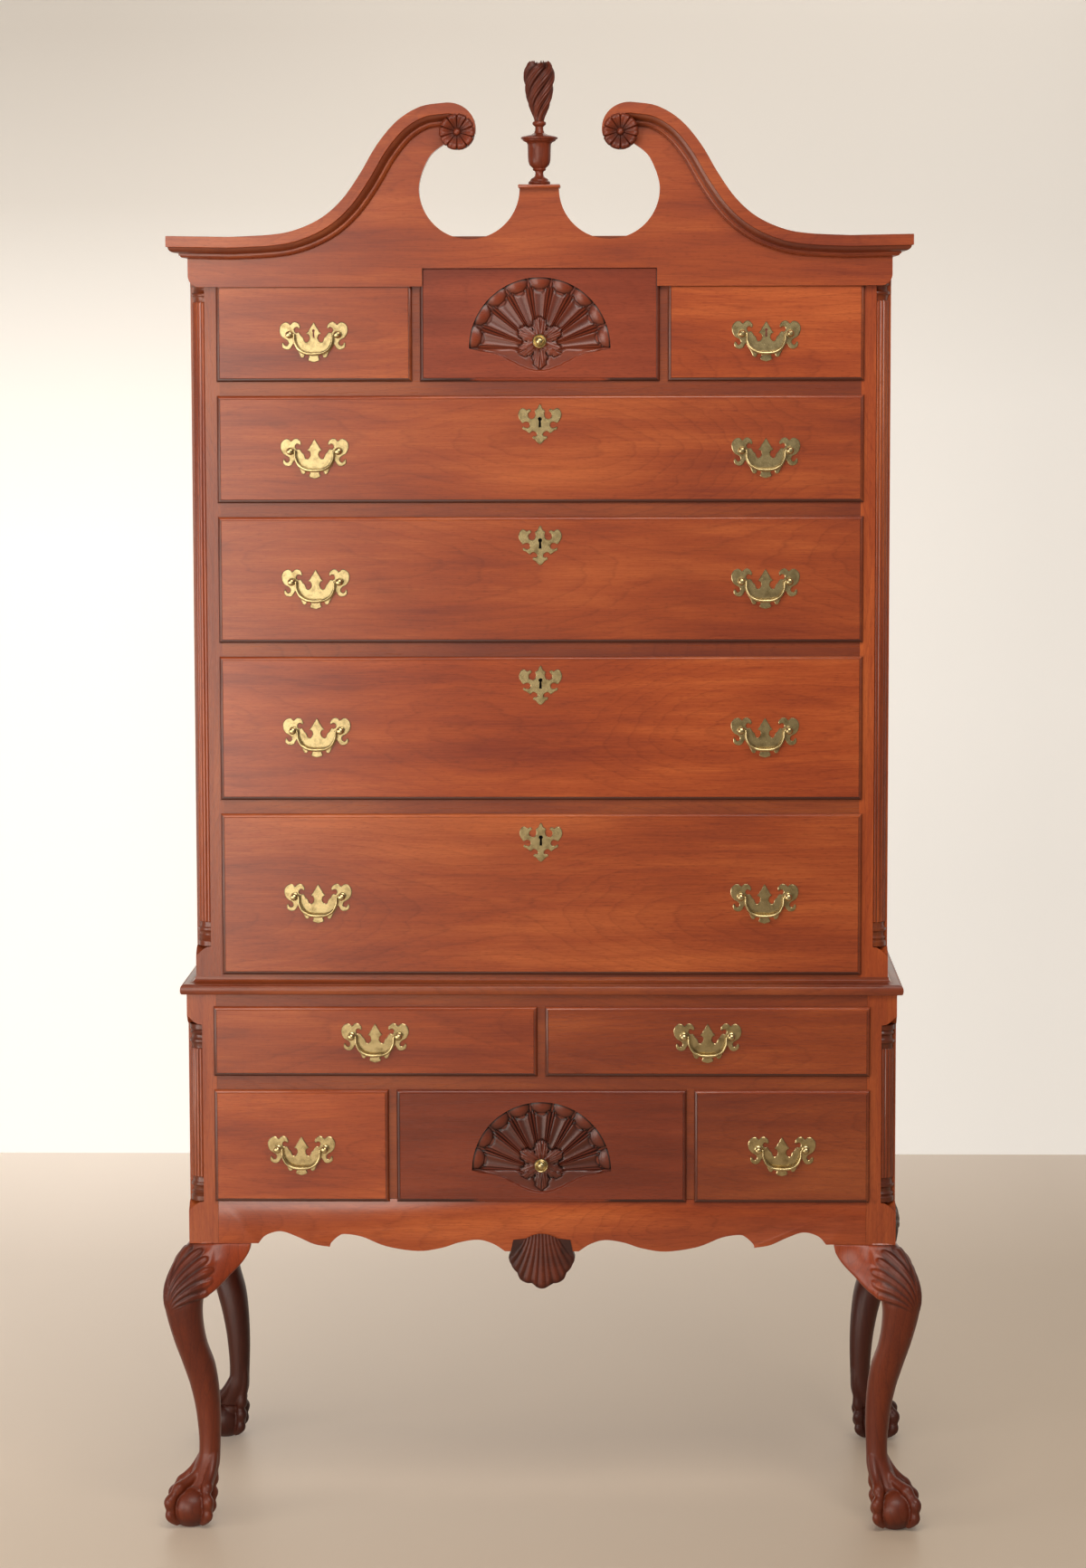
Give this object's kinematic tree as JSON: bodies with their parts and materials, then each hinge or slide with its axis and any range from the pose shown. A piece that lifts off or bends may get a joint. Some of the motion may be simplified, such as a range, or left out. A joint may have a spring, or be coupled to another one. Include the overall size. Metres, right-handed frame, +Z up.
{
  "type": "highboy",
  "caption": "Tall chest of drawers on a stand with cabriole legs, ball-and-claw feet, a scrolled pediment with rosettes and a flame finial, carved shells and brass bail pulls.",
  "frame": {"origin": "on the floor, under the middle of the case", "axes": "+X to the right of a person facing the drawers, +Y to the back, +Z up"},
  "size_m": [1.1084, 0.5844, 2.1341],
  "materials": {
    "walnut": "reddish-brown walnut, satin rubbed finish",
    "carved_walnut": "darker stained walnut, satin rubbed finish",
    "poplar": "bare planed secondary wood",
    "brass": "polished brass, slightly aged"
  },
  "bodies": {
    "case": {"upper_carcass": "walnut", "upper_back": "poplar", "pediment_board": "walnut", "scroll_moulding_left": "walnut", "scroll_moulding_right": "walnut", "finial": "carved_walnut", "waist_moulding": "walnut", "lower_carcass": "walnut", "lower_back": "poplar", "apron": "walnut", "leg_front_left": "carved_walnut", "leg_front_right": "carved_walnut", "leg_back_left": "carved_walnut", "leg_back_right": "carved_walnut"},
    "drawer_top_left": {"drawer_top_left": "walnut", "plate_top_left": "brass"},
    "drawer_top_centre": {"drawer_top_centre": "walnut", "knob_top_centre": "brass"},
    "drawer_top_right": {"drawer_top_right": "walnut", "plate_top_right": "brass"},
    "drawer_long_4": {"drawer_long_4": "walnut", "plate_long_4_left": "brass", "plate_long_4_right": "brass", "escutcheon_long_4": "brass"},
    "drawer_long_3": {"drawer_long_3": "walnut", "plate_long_3_left": "brass", "plate_long_3_right": "brass", "escutcheon_long_3": "brass"},
    "drawer_long_2": {"drawer_long_2": "walnut", "plate_long_2_left": "brass", "plate_long_2_right": "brass", "escutcheon_long_2": "brass"},
    "drawer_long_1": {"drawer_long_1": "walnut", "plate_long_1_left": "brass", "plate_long_1_right": "brass", "escutcheon_long_1": "brass"},
    "drawer_lower_left": {"drawer_lower_left": "walnut", "plate_lower_left": "brass"},
    "drawer_lower_right": {"drawer_lower_right": "walnut", "plate_lower_right": "brass"},
    "drawer_base_left": {"drawer_base_left": "walnut", "plate_base_left": "brass"},
    "drawer_base_centre": {"drawer_base_centre": "walnut", "knob_base_centre": "brass"},
    "drawer_base_right": {"drawer_base_right": "walnut", "plate_base_right": "brass"},
    "bail_top_left": {"bail_top_left": "brass"},
    "bail_top_right": {"bail_top_right": "brass"},
    "bail_long_4_left": {"bail_long_4_left": "brass"},
    "bail_long_4_right": {"bail_long_4_right": "brass"},
    "bail_long_3_left": {"bail_long_3_left": "brass"},
    "bail_long_3_right": {"bail_long_3_right": "brass"},
    "bail_long_2_left": {"bail_long_2_left": "brass"},
    "bail_long_2_right": {"bail_long_2_right": "brass"},
    "bail_long_1_left": {"bail_long_1_left": "brass"},
    "bail_long_1_right": {"bail_long_1_right": "brass"},
    "bail_lower_left": {"bail_lower_left": "brass"},
    "bail_lower_right": {"bail_lower_right": "brass"},
    "bail_base_left": {"bail_base_left": "brass"},
    "bail_base_right": {"bail_base_right": "brass"}
  },
  "joints": [
    {"name": "drawer_top_left_slide", "type": "slide", "parent": "case", "child": "drawer_top_left", "axis": [0, -1, 0], "range_m": [0, 0.34]},
    {"name": "drawer_top_centre_slide", "type": "slide", "parent": "case", "child": "drawer_top_centre", "axis": [0, -1, 0], "range_m": [0, 0.34]},
    {"name": "drawer_top_right_slide", "type": "slide", "parent": "case", "child": "drawer_top_right", "axis": [0, -1, 0], "range_m": [0, 0.34]},
    {"name": "drawer_long_4_slide", "type": "slide", "parent": "case", "child": "drawer_long_4", "axis": [0, -1, 0], "range_m": [0, 0.34]},
    {"name": "drawer_long_3_slide", "type": "slide", "parent": "case", "child": "drawer_long_3", "axis": [0, -1, 0], "range_m": [0, 0.34]},
    {"name": "drawer_long_2_slide", "type": "slide", "parent": "case", "child": "drawer_long_2", "axis": [0, -1, 0], "range_m": [0, 0.34]},
    {"name": "drawer_long_1_slide", "type": "slide", "parent": "case", "child": "drawer_long_1", "axis": [0, -1, 0], "range_m": [0, 0.34]},
    {"name": "drawer_lower_left_slide", "type": "slide", "parent": "case", "child": "drawer_lower_left", "axis": [0, -1, 0], "range_m": [0, 0.34]},
    {"name": "drawer_lower_right_slide", "type": "slide", "parent": "case", "child": "drawer_lower_right", "axis": [0, -1, 0], "range_m": [0, 0.34]},
    {"name": "drawer_base_left_slide", "type": "slide", "parent": "case", "child": "drawer_base_left", "axis": [0, -1, 0], "range_m": [0, 0.34]},
    {"name": "drawer_base_centre_slide", "type": "slide", "parent": "case", "child": "drawer_base_centre", "axis": [0, -1, 0], "range_m": [0, 0.34]},
    {"name": "drawer_base_right_slide", "type": "slide", "parent": "case", "child": "drawer_base_right", "axis": [0, -1, 0], "range_m": [0, 0.34]},
    {"name": "bail_top_left_swing", "type": "hinge", "parent": "drawer_top_left", "child": "bail_top_left", "pos_m": [-0.32425, -0.261, 1.74705], "axis": [-1, 0, 0], "range_deg": [0, 100]},
    {"name": "bail_top_right_swing", "type": "hinge", "parent": "drawer_top_right", "child": "bail_top_right", "pos_m": [0.32425, -0.261, 1.74705], "axis": [-1, 0, 0], "range_deg": [0, 100]},
    {"name": "bail_long_4_left_swing", "type": "hinge", "parent": "drawer_long_4", "child": "bail_long_4_left", "pos_m": [-0.32425, -0.261, 0.9348], "axis": [-1, 0, 0], "range_deg": [0, 100]},
    {"name": "bail_long_4_right_swing", "type": "hinge", "parent": "drawer_long_4", "child": "bail_long_4_right", "pos_m": [0.32425, -0.261, 0.9348], "axis": [-1, 0, 0], "range_deg": [0, 100]},
    {"name": "bail_long_3_left_swing", "type": "hinge", "parent": "drawer_long_3", "child": "bail_long_3_left", "pos_m": [-0.32425, -0.261, 1.17705], "axis": [-1, 0, 0], "range_deg": [0, 100]},
    {"name": "bail_long_3_right_swing", "type": "hinge", "parent": "drawer_long_3", "child": "bail_long_3_right", "pos_m": [0.32425, -0.261, 1.17705], "axis": [-1, 0, 0], "range_deg": [0, 100]},
    {"name": "bail_long_2_left_swing", "type": "hinge", "parent": "drawer_long_2", "child": "bail_long_2_left", "pos_m": [-0.32425, -0.261, 1.3923], "axis": [-1, 0, 0], "range_deg": [0, 100]},
    {"name": "bail_long_2_right_swing", "type": "hinge", "parent": "drawer_long_2", "child": "bail_long_2_right", "pos_m": [0.32425, -0.261, 1.3923], "axis": [-1, 0, 0], "range_deg": [0, 100]},
    {"name": "bail_long_1_left_swing", "type": "hinge", "parent": "drawer_long_1", "child": "bail_long_1_left", "pos_m": [-0.32425, -0.261, 1.5803], "axis": [-1, 0, 0], "range_deg": [0, 100]},
    {"name": "bail_long_1_right_swing", "type": "hinge", "parent": "drawer_long_1", "child": "bail_long_1_right", "pos_m": [0.32425, -0.261, 1.5803], "axis": [-1, 0, 0], "range_deg": [0, 100]},
    {"name": "bail_lower_left_swing", "type": "hinge", "parent": "drawer_lower_left", "child": "bail_lower_left", "pos_m": [-0.24188, -0.274, 0.73175], "axis": [-1, 0, 0], "range_deg": [0, 100]},
    {"name": "bail_lower_right_swing", "type": "hinge", "parent": "drawer_lower_right", "child": "bail_lower_right", "pos_m": [0.24188, -0.274, 0.73175], "axis": [-1, 0, 0], "range_deg": [0, 100]},
    {"name": "bail_base_left_swing", "type": "hinge", "parent": "drawer_base_left", "child": "bail_base_left", "pos_m": [-0.3504, -0.274, 0.565], "axis": [-1, 0, 0], "range_deg": [0, 100]},
    {"name": "bail_base_right_swing", "type": "hinge", "parent": "drawer_base_right", "child": "bail_base_right", "pos_m": [0.3504, -0.274, 0.565], "axis": [-1, 0, 0], "range_deg": [0, 100]}
  ]
}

----

(Exercise directions): Check each line above for "bodies" and return the ones that have it.

(Final result):
Give this object's kinematic tree as JSON: bodies with their parts and materials, then each hinge or slide with its axis and any range from the pose shown. A piece that lifts off or bends may get a joint. Some of the motion may be simplified, such as a range, or left out. A joint may have a spring, or be coupled to another one. Include the overall size. Metres, right-handed frame, +Z up.
  "bodies": {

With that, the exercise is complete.